Problem requirements:
Read the entries below and pull out each line with the string "part".

Input records:
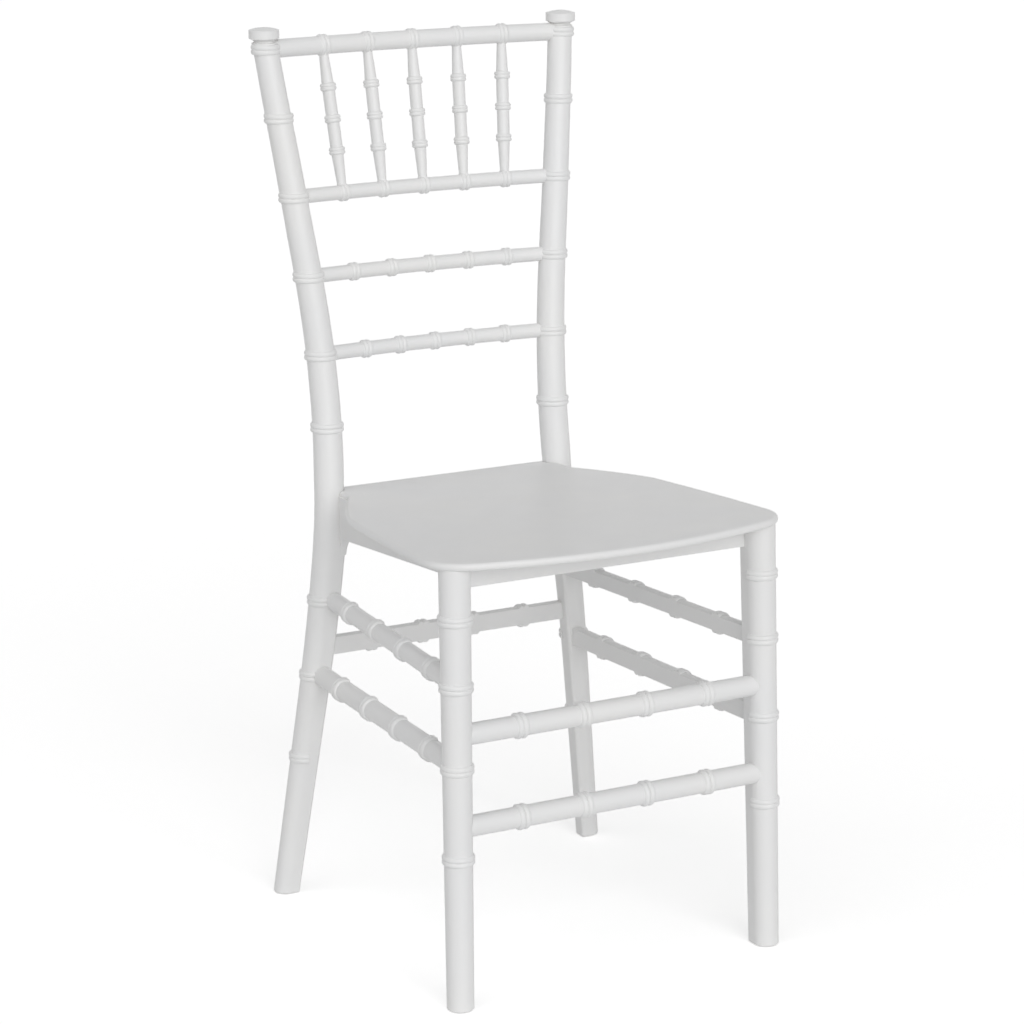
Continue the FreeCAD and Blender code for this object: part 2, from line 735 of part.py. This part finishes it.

---

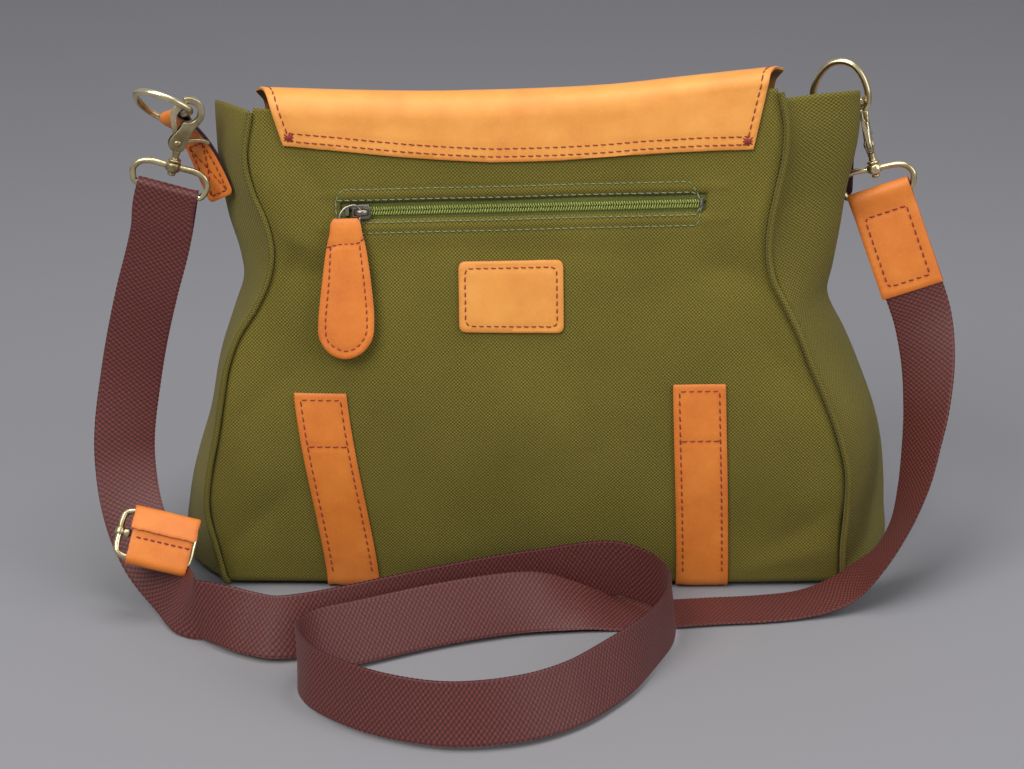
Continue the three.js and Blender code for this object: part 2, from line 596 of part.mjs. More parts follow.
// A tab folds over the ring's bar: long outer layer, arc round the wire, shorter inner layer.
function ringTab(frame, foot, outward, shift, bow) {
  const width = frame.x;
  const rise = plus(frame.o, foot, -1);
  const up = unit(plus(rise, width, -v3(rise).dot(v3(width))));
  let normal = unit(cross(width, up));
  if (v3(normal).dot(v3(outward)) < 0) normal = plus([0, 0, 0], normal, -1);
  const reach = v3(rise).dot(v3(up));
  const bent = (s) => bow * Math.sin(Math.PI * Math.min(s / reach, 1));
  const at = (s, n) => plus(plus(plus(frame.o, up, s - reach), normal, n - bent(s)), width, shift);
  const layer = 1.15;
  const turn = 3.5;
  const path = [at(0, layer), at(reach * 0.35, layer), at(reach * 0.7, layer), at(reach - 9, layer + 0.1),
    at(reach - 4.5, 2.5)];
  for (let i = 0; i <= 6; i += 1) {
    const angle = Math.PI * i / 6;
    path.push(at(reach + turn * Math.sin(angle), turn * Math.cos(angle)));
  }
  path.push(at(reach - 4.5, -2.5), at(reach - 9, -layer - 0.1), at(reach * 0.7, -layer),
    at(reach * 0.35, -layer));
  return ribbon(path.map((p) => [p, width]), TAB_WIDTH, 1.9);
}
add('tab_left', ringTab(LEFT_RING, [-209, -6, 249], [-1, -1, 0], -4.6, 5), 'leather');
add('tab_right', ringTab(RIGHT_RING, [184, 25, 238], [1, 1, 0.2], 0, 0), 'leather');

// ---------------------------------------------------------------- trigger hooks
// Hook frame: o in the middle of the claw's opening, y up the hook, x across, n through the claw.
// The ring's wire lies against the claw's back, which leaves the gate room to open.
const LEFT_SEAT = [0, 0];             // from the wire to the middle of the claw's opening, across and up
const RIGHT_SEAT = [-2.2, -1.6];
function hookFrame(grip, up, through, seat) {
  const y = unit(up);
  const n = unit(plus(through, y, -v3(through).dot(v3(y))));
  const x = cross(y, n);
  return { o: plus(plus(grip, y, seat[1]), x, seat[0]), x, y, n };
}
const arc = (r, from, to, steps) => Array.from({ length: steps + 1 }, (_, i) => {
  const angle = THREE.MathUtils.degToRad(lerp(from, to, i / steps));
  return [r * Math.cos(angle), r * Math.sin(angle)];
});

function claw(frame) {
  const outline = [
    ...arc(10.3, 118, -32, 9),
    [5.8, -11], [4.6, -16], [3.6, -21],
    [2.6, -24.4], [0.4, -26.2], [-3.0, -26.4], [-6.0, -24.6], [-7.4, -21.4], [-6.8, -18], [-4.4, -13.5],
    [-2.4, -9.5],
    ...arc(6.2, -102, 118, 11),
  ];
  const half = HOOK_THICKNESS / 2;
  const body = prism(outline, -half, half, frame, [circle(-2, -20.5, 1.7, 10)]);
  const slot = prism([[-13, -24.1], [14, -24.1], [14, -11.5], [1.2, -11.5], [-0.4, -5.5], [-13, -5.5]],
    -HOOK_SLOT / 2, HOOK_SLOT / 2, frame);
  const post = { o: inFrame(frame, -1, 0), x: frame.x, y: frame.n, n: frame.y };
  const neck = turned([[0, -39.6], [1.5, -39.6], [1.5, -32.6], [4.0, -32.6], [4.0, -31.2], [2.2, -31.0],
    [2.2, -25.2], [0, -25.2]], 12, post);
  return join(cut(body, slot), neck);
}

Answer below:
Continue the FreeCAD and Blender code for this object: part 2, from line 735 of part.py. This part finishes it.
Continue the three.js and Blender code for this object: part 2, from line 596 of part.mjs. More parts follow.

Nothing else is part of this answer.